Référence neutre :2002 CFPI 130

Toronto (Ontario), le lundi 4 février 2002

EN PRÉSENCE DE :             Madame le juge Dawson

ENTRE :

LAWRENCE BADGER, en son propre nom et au nom de

tous les membres non résidents de la NATION CRIE DU LAC STURGEON également connue sous le nom de PREMIÈRE NATION DU LAC STURGEON

                                                                                                                                           demandeur

                                                                          - et -

LA NATION CRIE DU LAC STURGEON, également connue sous le nom de PREMIÈRE NATION DU LAC STURGEON, CLYDE GOODSWIMMER, KEVIN HAMELIN, BARBARA GOODSWIMMER, S. LEROY KIYAWASEW, D. RICHARD KAPPO, SHELDON SUNSHINE et JOHN DOE

                                                                                                                                           défendeurs

                             MOTIFS DE L'ORDONNANCE ET ORDONNANCE

LE JUGE DAWSON

[1]                 M. Badger réclame une ordonnance lui accordant l'autorisation de modifier son avis de demande ou, subsidiairement, une ordonnance lui accordant l'autorisation de déposer une deuxième demande de contrôle judiciaire.


[2]                 Dans la présente demande de contrôle judiciaire, M. Badger conteste la décision de l'agent d'élection de la Nation crie du lac Sturgeon, aux termes de laquelle M. Badger et d'autres membres n'ont pas pu voter aux élections du conseil de bande parce qu'ils ne résidaient pas dans la réserve. M. Badger cherche maintenant à soulever une nouvelle question : l'éligibilité de certains candidats au poste de chef ou de conseiller de la bande dans des circonstances où ils n'étaient peut-être pas éligibles en vertu de l'article 6.4 du Customary Election Regulations of the Sturgeon Lake First Nation (le Règlement) parce qu'ils devaient de l'argent à la bande, et qu'ils n'avaient pas établi de calendrier de remboursement trois mois avant l'élection, comme le prévoit l'alinéa 6.2e) du Règlement.
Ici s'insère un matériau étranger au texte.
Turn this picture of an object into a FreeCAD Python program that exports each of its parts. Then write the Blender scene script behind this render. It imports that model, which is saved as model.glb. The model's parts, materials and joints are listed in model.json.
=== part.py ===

[3]                 La chronologie des événements est la suivante. Le 13 mars 2001, une liste des candidats confirmés aux postes de chef et de conseiller a été affichée par l'agent d'élection et l'élection s'est tenue le 23 mars 2001.

[4]                 Par la suite, des avis d'appel ont été déposés par plusieurs candidats défaits aux termes des aliénas 12.1a) et b) du Règlement. Ces dispositions sont rédigées dans les termes suivants :

[TRADUCTION]

12             APPELS EN MATIÈRE D'ÉLECTION

12.1          Motifs d'appel en matière d'élection


Dans un délai de quatorze (14) jours consécutifs à compter du jour du scrutin, ou au cas où un conseiller ou le chef est élu par acclamation, dans un délai de quatorze (14) jours consécutifs à la suite du jour de l'assemblée de mise en candidature, tout candidat peut en appeler des résultats d'une élection, d'une élection complémentaire ou d'un scrutin de ballottage si, pour des motifs raisonnables et probables, il croit :

a)             qu'une erreur a été commise dans l'interprétation ou l'application du Règlement qui touche directement et de façon importante le déroulement et le résultat d'une élection, d'une élection complémentaire ou d'un scrutin de ballottage;

b)             qu'un candidat ne respectait pas les conditions de participation énoncées à l'article 6.4.

[5]                 Quatorze appels étaient fondés sur le motif qu'un ou plusieurs des candidats ne respectaient pas les conditions de participation de l'article 6.4 du Règlement.

[6]                 En vertu du Règlement, tout appel doit être entendu par un comité d'appel en matière d'élection et l'article 12.7 du Règlement est rédigé dans les termes suivants :

[TRADUCTION]

12.7          L'appelant, la personne au sujet de laquelle l'appel est formé et toutes les autres parties intéressées ou leurs représentants peuvent présenter des observations orales ou écrites au Comité [d'appel en matière d'élection] à l'assemblée.

[7]                 Le Comité d'appel en matière d'élection s'est réuni le 6 avril 2001 et a réglé plusieurs appels ce jour-là. Il a décidé qu'un scrutin de ballottage devait se tenir pour un poste de conseiller. M. Badger n'a pas présenté d'observations au Comité d'appel. Aucune contestation par voie de contrôle judiciaire n'a suivi la décision du Comité d'appel.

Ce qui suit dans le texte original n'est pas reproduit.